Write out all of the entries exactly, please.

* START Rows *

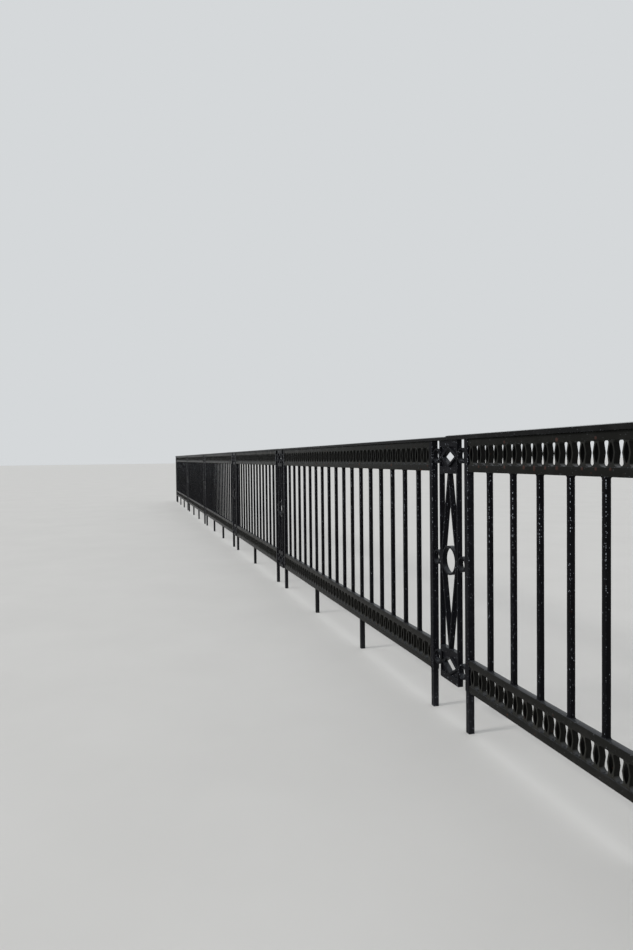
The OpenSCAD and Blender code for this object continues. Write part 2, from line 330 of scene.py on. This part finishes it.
# a rounded oval starts to catch the sky at a smaller lean than a flat bar
OVAL_GLOSS = (0.1, 0.7, 1.7)
LOW_PAINT = paint("band enamel, splashed", "#1f1f1d", "#2a2927", "X", rust=0.05, glints=0.2, film=0.032)
# the oval enamels are painted lighter than the band enamel, as painted light on the walls of the rings, and the
# near-black colour given last is painted shade
OVAL_PAINT = paint("oval enamel", "#292927", "#33332f", "Z", rust=0.05, polish=0.7, gloss=OVAL_GLOSS, glints=0.0,
                   painted_shade="#0c0c0c")
LOW_OVAL_PAINT = paint("oval enamel, splashed", "#2a2a27", "#353430", "Z", rust=0.05, polish=0.35,
                       gloss=OVAL_GLOSS, glints=0.0, painted_shade="#0b0b0a", film=0.04)
LEG_PAINT = paint("leg enamel, rusting", "#19191a", "#242324", "Z", rust=0.06, dull=0.1, glints=0.2)
PIN_RUST = paint("rusting pin", "#3f2e2a", "#54403a", "Z", rust=-0.1, polish=0.0, dull=0.3, glints=0.0)
print("paints", sorted(PAINTS), "each of", len(OVAL_PAINT.node_tree.nodes), "nodes")

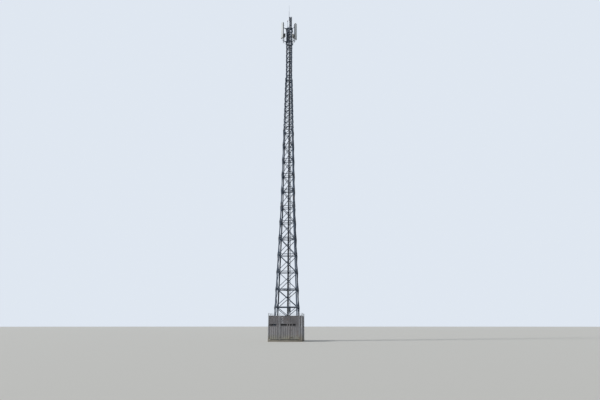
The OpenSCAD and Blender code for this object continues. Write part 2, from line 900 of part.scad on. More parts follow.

* END Rows *

Full response:
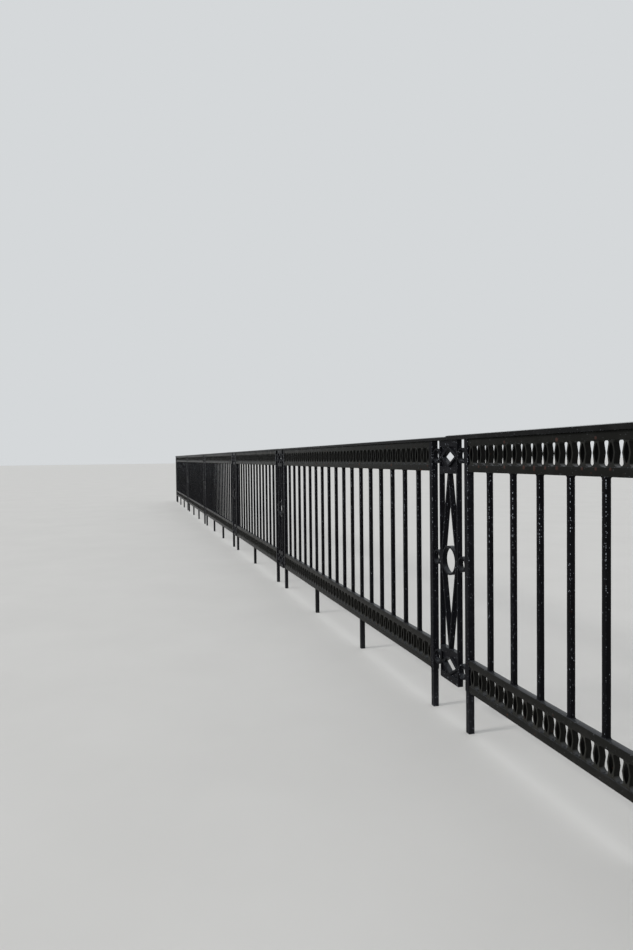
The OpenSCAD and Blender code for this object continues. Write part 2, from line 330 of scene.py on. This part finishes it.
# a rounded oval starts to catch the sky at a smaller lean than a flat bar
OVAL_GLOSS = (0.1, 0.7, 1.7)
LOW_PAINT = paint("band enamel, splashed", "#1f1f1d", "#2a2927", "X", rust=0.05, glints=0.2, film=0.032)
# the oval enamels are painted lighter than the band enamel, as painted light on the walls of the rings, and the
# near-black colour given last is painted shade
OVAL_PAINT = paint("oval enamel", "#292927", "#33332f", "Z", rust=0.05, polish=0.7, gloss=OVAL_GLOSS, glints=0.0,
                   painted_shade="#0c0c0c")
LOW_OVAL_PAINT = paint("oval enamel, splashed", "#2a2a27", "#353430", "Z", rust=0.05, polish=0.35,
                       gloss=OVAL_GLOSS, glints=0.0, painted_shade="#0b0b0a", film=0.04)
LEG_PAINT = paint("leg enamel, rusting", "#19191a", "#242324", "Z", rust=0.06, dull=0.1, glints=0.2)
PIN_RUST = paint("rusting pin", "#3f2e2a", "#54403a", "Z", rust=-0.1, polish=0.0, dull=0.3, glints=0.0)
print("paints", sorted(PAINTS), "each of", len(OVAL_PAINT.node_tree.nodes), "nodes")

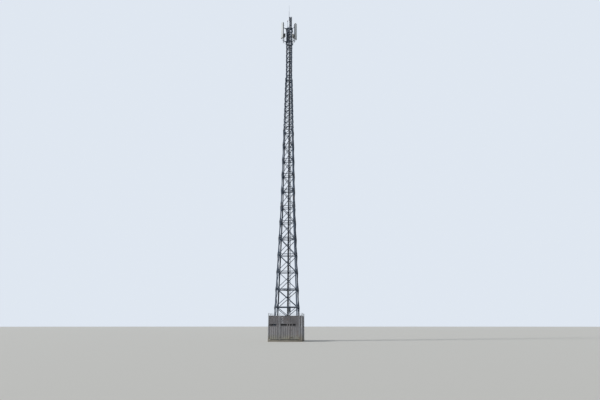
The OpenSCAD and Blender code for this object continues. Write part 2, from line 900 of part.scad on. More parts follow.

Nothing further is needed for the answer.